I believe that as long as there are hopeful days, and as long as they eventually outnumber the bad, then we’re still moving forward and making progress.




The Bible encourages us to rejoice because suffering is temporary.

Anything that is temporary is easier to endure. This offers us a sense of relief and something to look forward to.

If we think we’re going to be suffering for the rest of our lives, it’s a very painful depressing place to be. This is why we can never take off our helmet of the hope of salvation.

I will return her vineyards to her and transform the Valley of Trouble into a gateway of hope

Hosea 2:15

I see both sickness and sadness as a season. It may be a long and painful season, but seasons are meant to pass.

God has promised to turn our valley of trouble into a gateway of hope.

When I think about what Jesus has already accomplished for me, this to me is where I find the joy in Him, and not the circumstances.

Am I filled to overflowing abundance of joy?

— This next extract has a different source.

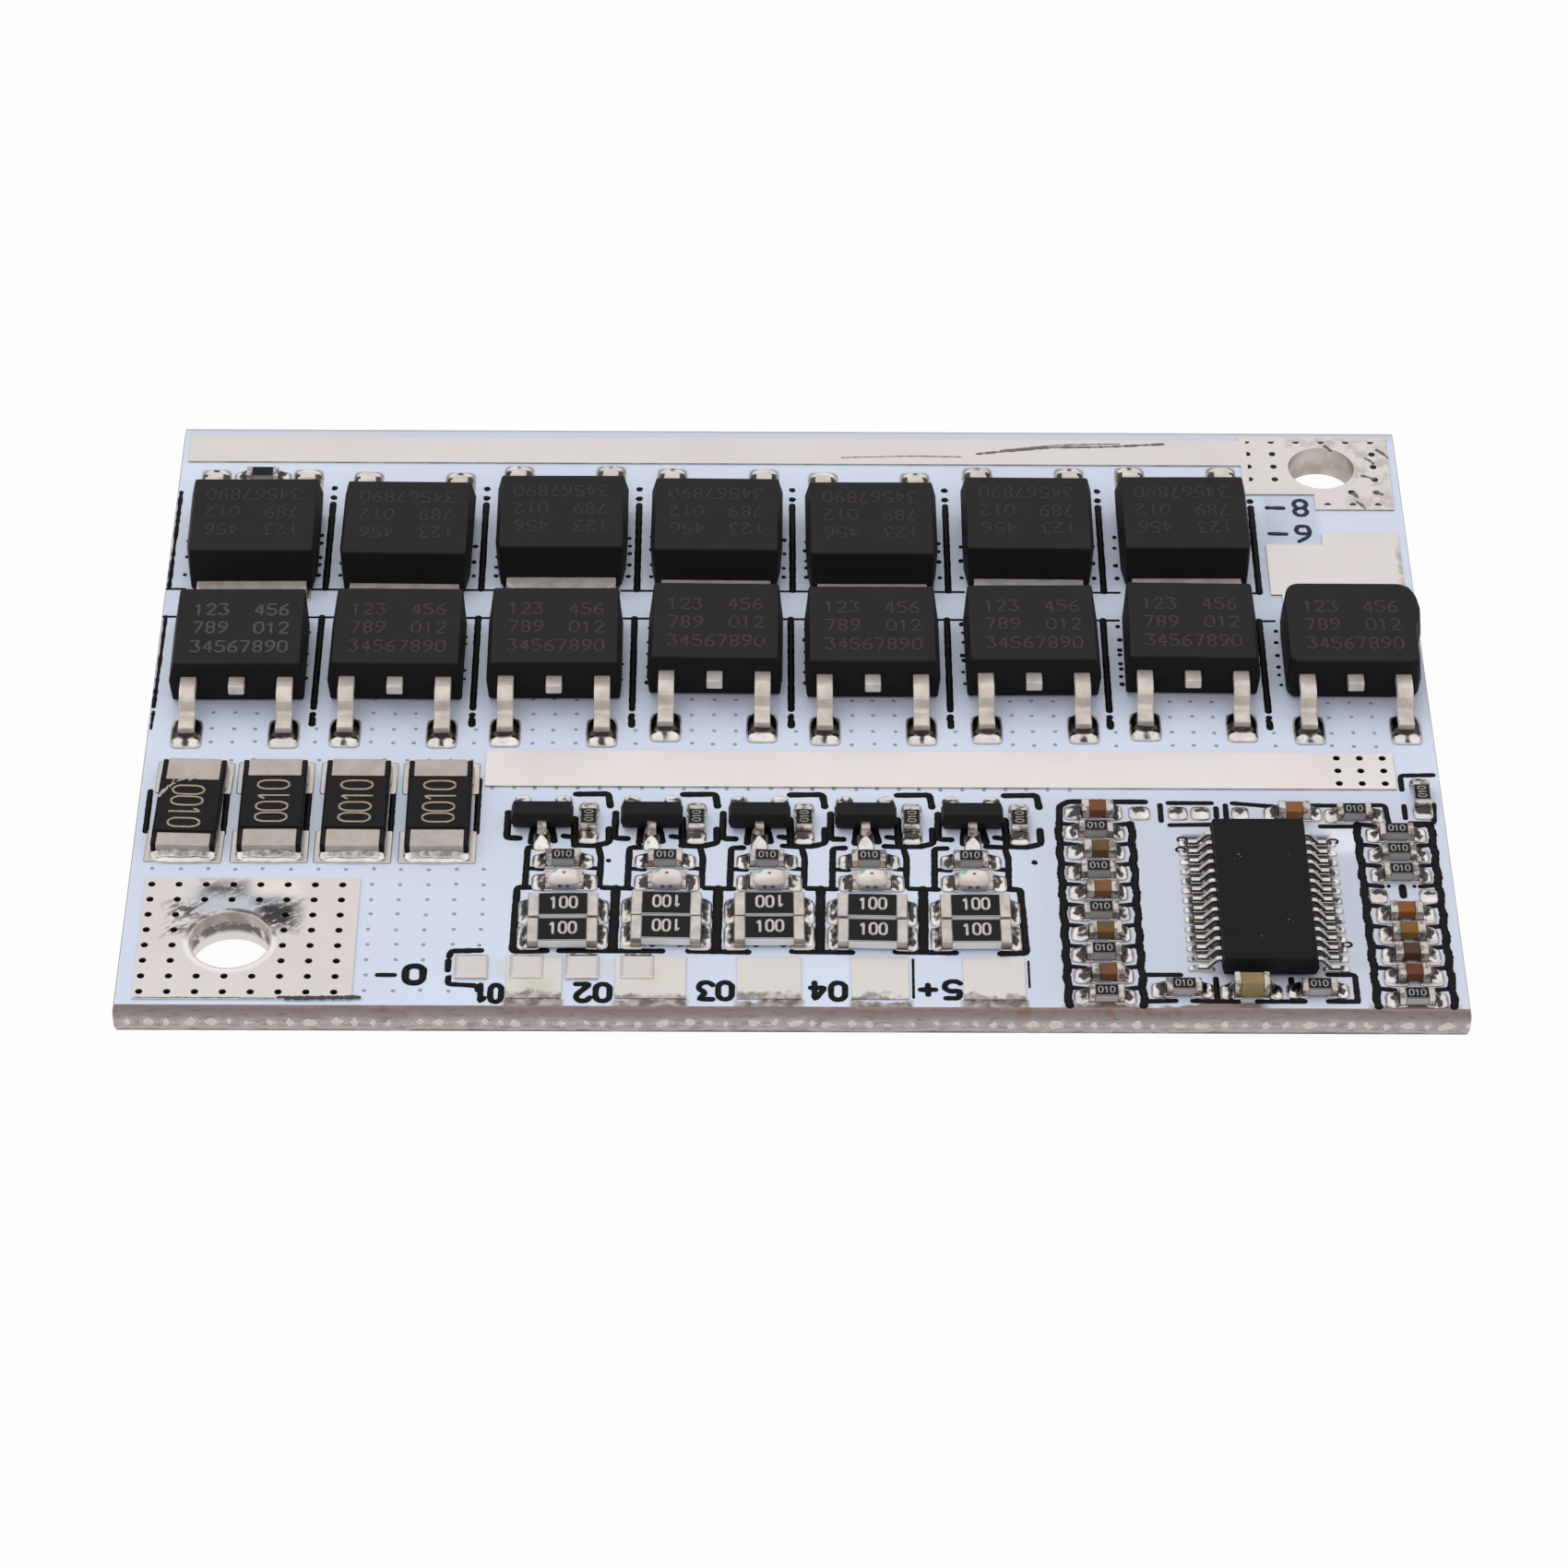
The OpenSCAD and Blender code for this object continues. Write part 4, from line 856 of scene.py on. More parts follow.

No, if I’m honest, not really. But when I feel the presence of Jesus, I do feel that safe, warm and fuzzy feeling and as I write this I notice a smile on my face.

Yes, He does give me joy.

I wonder then, if having a sense of joy therefore is independent of our state. In my experience, and hopefully to your relief, I don’t think it’s something that we do in our own strength.

Can you imagine the difference in your life if you focused on Jesus and not on whether or not you’re happy? If you stopped labelling sadness as sin but rather a part of you that needs comfort.

To notice those glimmers and to spend time reflecting on what’s right instead of what’s wrong.

Scientifically you’re gradually creating those new pathways in the brain and over time they naturally become the default.

In my opinion, if you’re still planted with your church, still spending time with the Lord each day and still seeking to hear His voice, then you are winning.

Be proud of yourself.



What do you think the Bible means when it asks us to rejoice always? Do you think sadness is a sin?